Melxdie releases “Failed Rockstar” EP

There’s a certain kind of energy that defined an era, when burned CDs, late-night drives, and distorted guitars felt like everything. On FAILED ROCKSTAR, melxdie doesn’t just revisit that feeling, she rebuilds it in her own image.

This EP is soaked in Y2K alt-rock DNA, pulling from the same emotional urgency that made artists like Avril Lavigne, Paramore and The All American Rejects feel larger than life, but here, it’s stripped down and made personal.

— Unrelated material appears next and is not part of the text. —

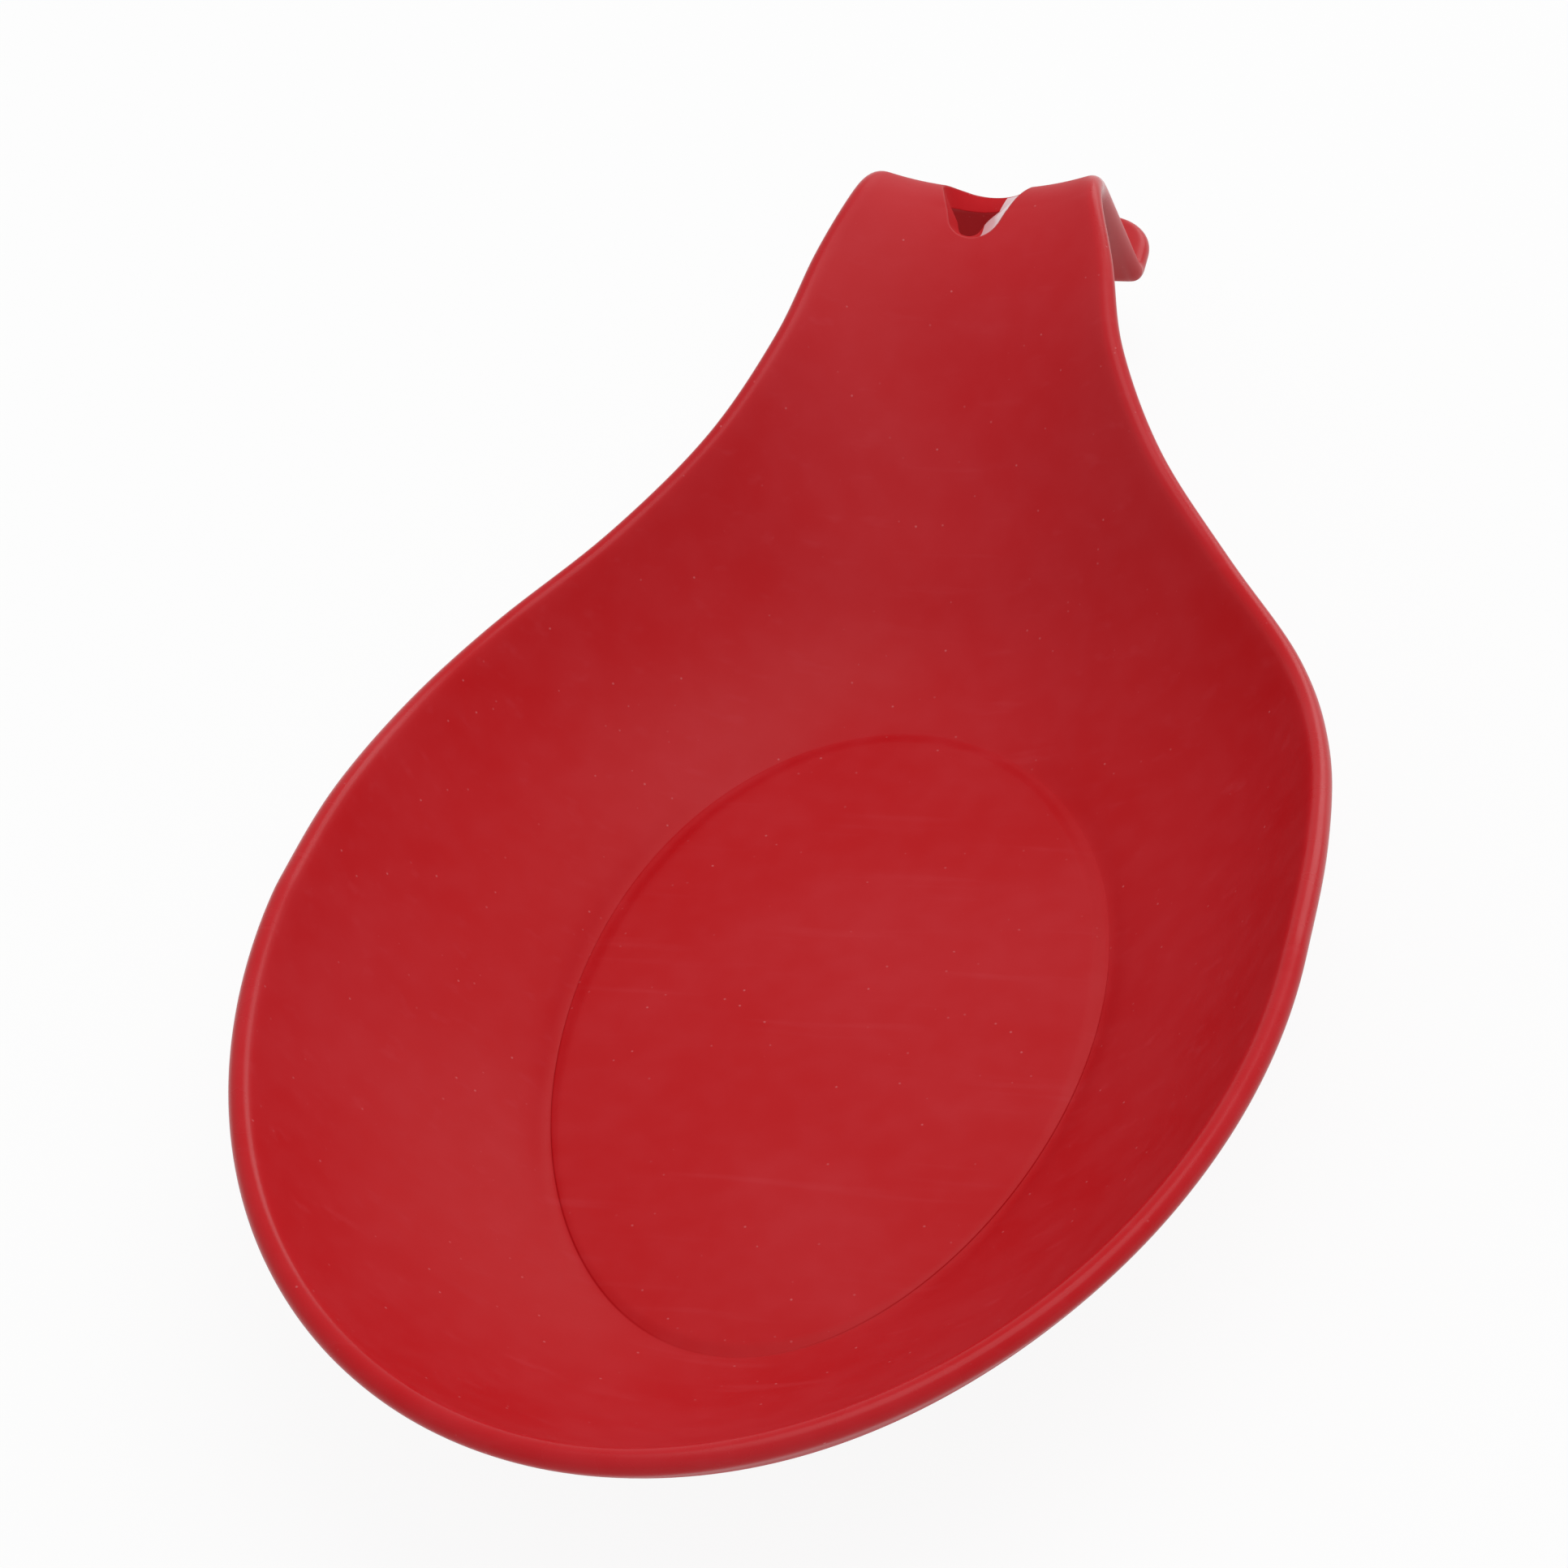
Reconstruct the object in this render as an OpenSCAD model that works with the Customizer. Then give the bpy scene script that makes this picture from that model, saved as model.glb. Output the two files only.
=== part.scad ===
// Spoon rest moulded from one sheet of silicone rubber, in millimetres, +Z up.
// The dish, the neck that rises out of it, the crest that curls over and the tail
// behind are one moulding. Each region is modelled as its own solid, and the
// regions meet face to face. X runs across, +Y from the dish's front to the tail,
// and the origin lies under the middle of the whole length, on the table.

/* [Sheet] */
// Thickness of the silicone sheet
sheet = 2.4; // [1.8:0.1:3]
// Height of the raised oval on the dish's floor
pad_step = 0.4; // [0.2:0.1:0.8]
// Width of the sloped step round the raised oval
pad_bevel = 0.8; // [0.4:0.1:1.2]

/* [Dish] */
// Width over the rim
dish_w = 97; // [88:1:106]
// Distance from the front of the rim to its widest line
dish_front = 65.2; // [58:0.1:72]
// Distance from the widest line to the place where the rim is lowest
dish_back = 54; // [48:1:60]
// Height of the rim round the front, to the middle of the edge
rim_h = 25; // [20:0.5:29]
// Height of the rim where it is lowest, to the middle of the edge
rim_low = 18.8; // [14:0.2:22]
// Length of the oval floor
floor_l = 85.4; // [76:0.2:92]
// Width of the oval floor
floor_w = 52.6; // [46:0.2:58]
// Distance from the front of the rim to the middle of the floor
floor_y = 74.5; // [71:0.1:78]

/* [Neck] */
// Length of the neck, from the lowest rim to the top of the crest
neck_l = 49.8; // [45:0.1:56]
// Width of the crest over its edges
crest_w = 27.2; // [23:0.2:31]
// Height of the crest's ends above the table
crest_h = 34.8; // [31:0.2:39]
// How far the middle of the crest lies below its ends
crest_sag = 2.6; // [1.6:0.1:3.4]

/* [Tail] */
// Radius of the crest's curl, to the middle of the sheet
curl_r = 9.2; // [8:0.1:10.4]
// Slope of the tail behind the crest, below the horizontal
tail_slope = 63; // [55:1:70]
// Width of the tail over its edges
tail_w = 27.4; // [23:0.2:31]
// How far the middle of the tail lies in front of its edges, just under the curl
tail_sag = 1.2; // [0.6:0.1:1.8]
// Radius of the bend between tail and lip, to the middle of the sheet
bend_r = 3; // [2.5:0.1:4]
// Height of the lip's underside above the table
lip_h = 11.6; // [9:0.2:14]
// Length of the flat lip behind the bend
lip_l = 9.3; // [7:0.1:12]
// Radius of the lip's corners, seen from above
lip_corner = 5.6; // [3.6:0.1:7]

/* [Notch] */
// Radius of the notch's wide rear end, on the sheet's top
notch_r = 4.9; // [4.4:0.1:5.6]
// Radius of the notch's front point, on the sheet's top
notch_tip_r = 2.9; // [2:0.1:3.2]
// Distance of the front point's centre in front of the crest
notch_front = 1.1; // [0.6:0.1:2.4]
// Distance of the rear end's centre behind the crest, along the sheet
notch_rear = 6; // [5:0.1:7]
// How much the notch narrows on each side from the top to the underside
notch_taper = 1.3; // [0.6:0.1:1.6]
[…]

The result is something that feels less like a throwback and more like a reclamation.

“I want listeners to feel that Y2K nostalgia,” melxdie says. “Like that rush of skater punk and alt-rock energy from when music just hit differently… something you can blast in the car or in your headphones and feel something.”

That feeling is immediate. From the first moments of the EP, there’s no hesitation, just movement and emotion hitting all at once. It’s loud in the way that matters, not just sonically but emotionally. Every track feels like it’s pushing forward, refusing to sit still. What makes FAILED ROCKSTAR hit the way it does is its sense of arrival. There’s a clear shift here, this isn’t an artist experimenting with a sound, it’s an artist stepping fully into it.

“For a long time, I think I was playing it safe sonically,” she explains. “This EP feels like me finally bringing real music and instrumentation back into what I do… it just felt more natural, like I’d finally found where I belong as an artist.”

That clarity runs through the entire project. The guitars feel sharper, the vocals feel more unfiltered, and the writing leans into honesty without overthinking it. There’s a looseness to it, but it’s intentional, not accidental. The title itself, FAILED ROCKSTAR, reads like a contradiction at first, but within the context of the EP, it becomes a statement of identity.

“‘Failed Rockstar’ is really about how I’ve always been kind of a rebel and I never fit the mold,” melxdie says. “I don’t even think I fit the traditional idea of what a ‘rockstar’ is, and I’m okay with that. I’m just being myself and making noise, hoping it helps someone out there feel less alone.”

That perspective reframes everything. This isn’t about chasing a version of success that already exists, it’s about redefining it entirely. The EP thrives in that space, where individuality matters more than image.

There’s also a clear throughline of intention when it comes to her audience. This isn’t music made at a distance, it’s meant to connect, directly and immediately.

“Probably ‘SHUT UP,’” she says when asked which track she’d dedicate to fans. “It was the first song written for the EP and the start of this whole new era… me telling myself to stop holding back, to reinvent, and to not care what anyone thinks.”

That kind of statement becomes the backbone of the project. It’s not just a standout moment, it’s the thesis. The idea that reinvention doesn’t have to be polished or perfect, it just has to be real. And at its core, that’s what FAILED ROCKSTAR delivers. Not nostalgia for the sake of it. But feeling, unfiltered, loud, and impossible to ignore.

“If fans take away one feeling after listening to the EP, what do you hope it is?”

“I hope they feel less alone.”

It’s a simple answer, but it lands exactly the way the EP does.

melxdie isn’t chasing the rockstar archetype. She’s rewriting it.